━━━ The input ━━━

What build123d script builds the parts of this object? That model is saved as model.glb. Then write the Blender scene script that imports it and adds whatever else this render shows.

━━━
━━━ The input ━━━

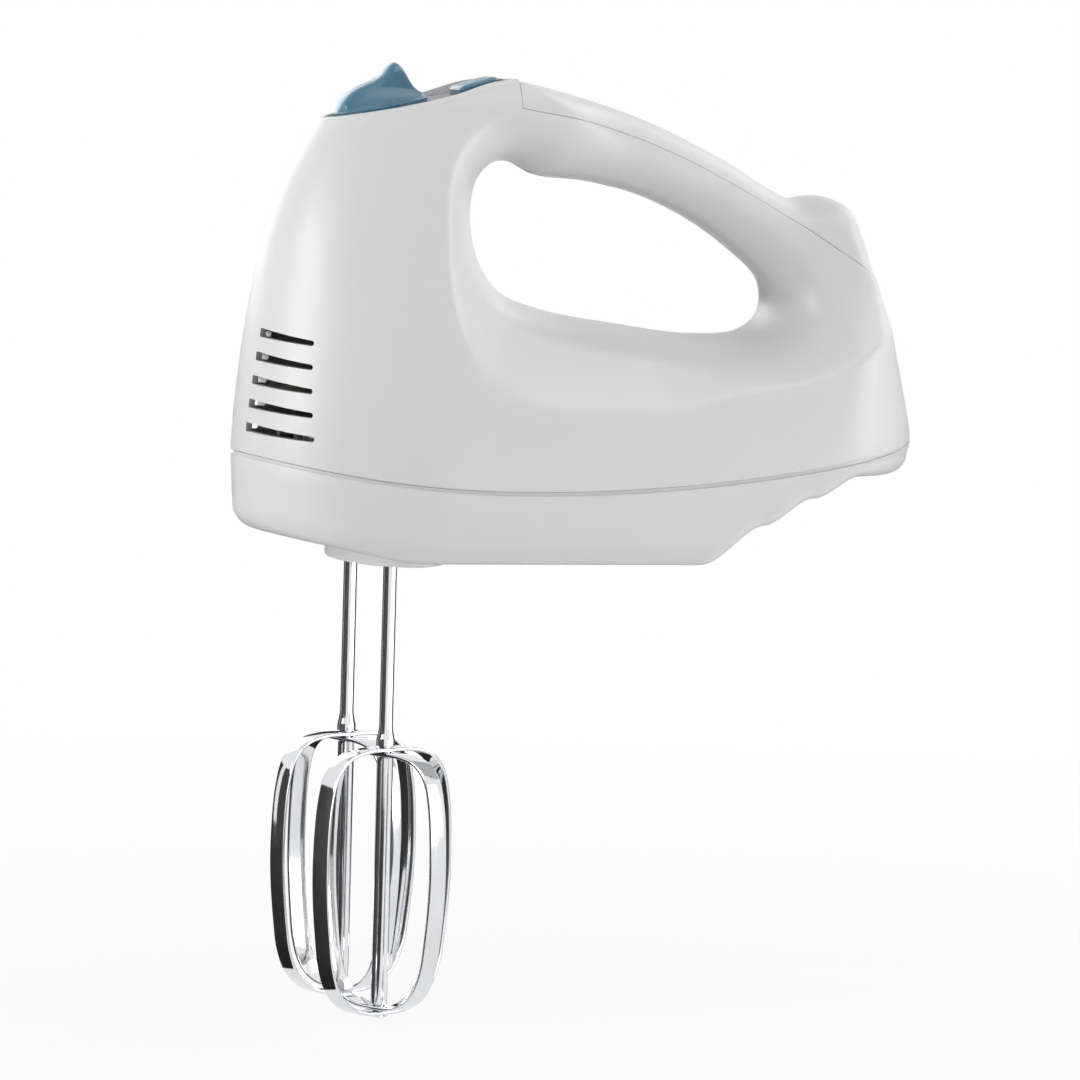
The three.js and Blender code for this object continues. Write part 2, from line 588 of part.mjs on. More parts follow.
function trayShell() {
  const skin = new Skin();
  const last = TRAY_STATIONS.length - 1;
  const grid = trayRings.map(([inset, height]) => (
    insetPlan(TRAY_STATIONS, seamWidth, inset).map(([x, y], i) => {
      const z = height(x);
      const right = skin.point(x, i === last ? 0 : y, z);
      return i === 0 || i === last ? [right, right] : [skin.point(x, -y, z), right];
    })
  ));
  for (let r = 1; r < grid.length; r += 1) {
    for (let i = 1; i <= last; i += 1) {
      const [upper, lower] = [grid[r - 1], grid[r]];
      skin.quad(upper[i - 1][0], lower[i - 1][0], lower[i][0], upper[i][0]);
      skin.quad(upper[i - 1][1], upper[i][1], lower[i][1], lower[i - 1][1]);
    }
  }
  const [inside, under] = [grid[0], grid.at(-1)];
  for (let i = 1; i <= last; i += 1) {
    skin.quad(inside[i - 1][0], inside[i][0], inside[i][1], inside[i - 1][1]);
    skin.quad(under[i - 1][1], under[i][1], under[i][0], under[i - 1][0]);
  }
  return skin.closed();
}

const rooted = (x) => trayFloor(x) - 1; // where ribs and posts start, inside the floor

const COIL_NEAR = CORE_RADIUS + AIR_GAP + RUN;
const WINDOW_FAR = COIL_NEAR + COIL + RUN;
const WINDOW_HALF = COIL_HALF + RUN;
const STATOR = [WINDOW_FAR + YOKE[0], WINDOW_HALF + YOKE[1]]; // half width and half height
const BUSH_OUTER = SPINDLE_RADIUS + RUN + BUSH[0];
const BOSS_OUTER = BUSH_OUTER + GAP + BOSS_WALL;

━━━

== What you should do ==
Select every line of the records holding the string "this".

== Answer ==
What build123d script builds the parts of this object? That model is saved as model.glb. Then write the Blender scene script that imports it and adds whatever else this render shows.
The three.js and Blender code for this object continues. Write part 2, from line 588 of part.mjs on. More parts follow.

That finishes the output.